Frequently a client wants a contracted leader to stay permanently. “While it is ultimately a decision between the client and contracted leader, it rarely comes to fruition,” says Holoubek. “That is because the contracted leader is wired differently. Their motivations and characteristics are more in line with creating change, reaching target metrics, establishing processes and systems to sustain those improvements, and then moving on to something different. They love the thrill of stepping into something new and making the most of it.
“I would also add that no positions are truly permanent in today’s labor landscape,” Holoubek says. “The US Department of Labor recently stated the average time in a job is now 4.4 years, which is shorter than some of our guaranteed contracts. The DOL also hinted at an emerging trend of employees being in a job just 2.2 years. We recognize that trend, and we give our contracted leaders flexibility and the opportunity to use their skills and expertise to transform organizations and develop people. All our leaders have said that it’s much more rewarding than working a more traditional job.”
But how does Contracted Leadership match its clients with experts that provide the best fit?
“We have various frameworks, methodologies, and a process that matches businesses with a contracted leader or a collaborative of contracted leaders,” notes Holoubek. “Our leaders are also chameleons in the sense that they can work at any place and with most any key decision-maker. Included in our signature process is a combination of strength assessments, metric goal achievement, experience-based assessments, leadership style, and culture fit coordination.”

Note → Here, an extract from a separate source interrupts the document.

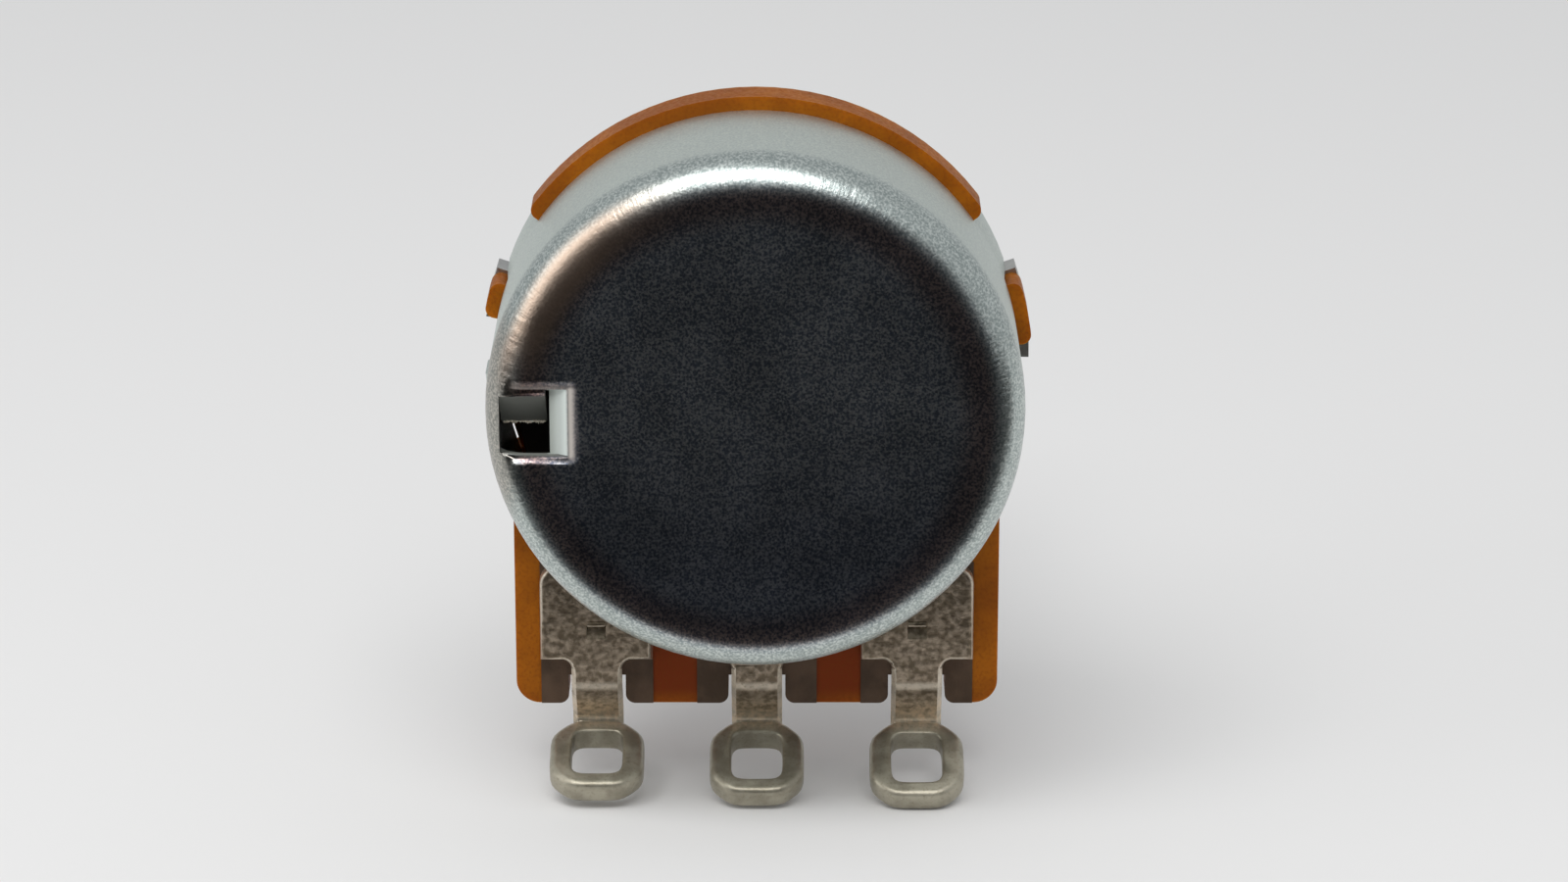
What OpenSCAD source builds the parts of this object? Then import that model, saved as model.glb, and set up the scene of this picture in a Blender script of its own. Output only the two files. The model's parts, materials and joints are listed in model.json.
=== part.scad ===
// Panel potentiometer, 16 mm class, single gang, with solder lugs.
// Origin on the panel seating face at the shaft axis; the shaft runs along +Y,
// the solder lugs hang towards -Z and +Z is up.  Millimetres and degrees.

/* [Cover] */
// Outer diameter of the drawn steel cover
cover_d = 16.1; // [15.6:0.1:17]
// Height of the cover above the element board
cover_h = 5.65; // [5.5:0.05:7]
// Thickness of the steel sheet
sheet_t = 0.3; // [0.25:0.01:0.35]
// Outer radius of the drawn edge
cover_edge_r = 1.2; // [1:0.05:1.35]
// Height of the rim relief over the terminals, above their plates
rim_relief = 0.45; // [0.3:0.05:0.8]

/* [Rotation stop] */
// Height of the lanced window in the cover
window_h = 2.06; // [1.8:0.02:2.3]
// Width of the lanced window, along the radius
window_w = 1.5; // [1.3:0.05:1.7]
// Metal left between the window and the side of the cover
window_edge = 0.45; // [0.4:0.05:0.6]
// Angle by which the stop flap is bent into the cover
flap_bend = 45; // [35:1:50]
// Width of the lip that is pressed in on the inner side of the window
window_lip = 0.55; // [0.3:0.05:0.7]
// Angle by which that lip is pressed in
lip_bend = 30; // [15:1:35]

/* [Crimp tabs] */
// Width of a crimp tab
tab_w = 2.1; // [1.6:0.1:2.4]
// Direction of the upper pair, above the horizontal
tab_upper = 27; // [25:1:30]
// Direction of the lower pair, above the horizontal
tab_lower = -9; // [-12:1:-7]
// How far a tab reaches inwards over the flange
tab_reach = 1.4; // [1:0.1:1.8]

/* [Element board] */
// Thickness of the phenolic board
board_t = 1.2; // [1:0.1:1.6]
// How far the board stands out around the cover
board_lip = 0.42; // [0.3:0.02:0.6]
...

“We also use personality assessments to help determine what people’s strengths are and how they’ll best be able to serve our client’s organization,” Woodman-Holoubek adds. “Some of these assessments, like Ideation, Xyte, and Myers-Briggs, all help us identify which of our team members will work with the organization. We assess our contracted leaders in group interviews to ensure they have a high level of accountability and self-awareness. Regardless of the organization’s needs, we’ve found that both qualities are critical in these kinds of roles.”
Filling the leadership void
There are numerous warning signs that a business needs some help, Holoubek says. Some of these include high labor turnover, diminishing or stagnating efficiencies, increasing absenteeism and tardiness, chronically missing deadlines or going over budget, poor conflict resolution, micromanaging … the list goes on.
“What all these warning signs have in common is that the organization is not in alignment,” Holoubek explains. “Its vision, mission, and values do not permeate every aspect of the business, or the way the mission and the values are executed does not resonate with the organization’s employees.
“One traditional solution that businesses might have tried is bringing in a consultant to identify what the problem areas are and to lay out a plan. However, because consultants are not fully integrated into the organization, the company may find it challenging to implement all aspects of the consultant’s plan without additional assistance. In the past, we have partnered with business consultants to help organizations integrate the consultant’s plan and make the programming stick. Our contracted leaders come to understand the needs of the organization as an employee would while still having a fresh, outside perspective. Because they truly have a foot in each world, they can transform aspects of the organization that a consultant alone wouldn’t be able to identify or change.”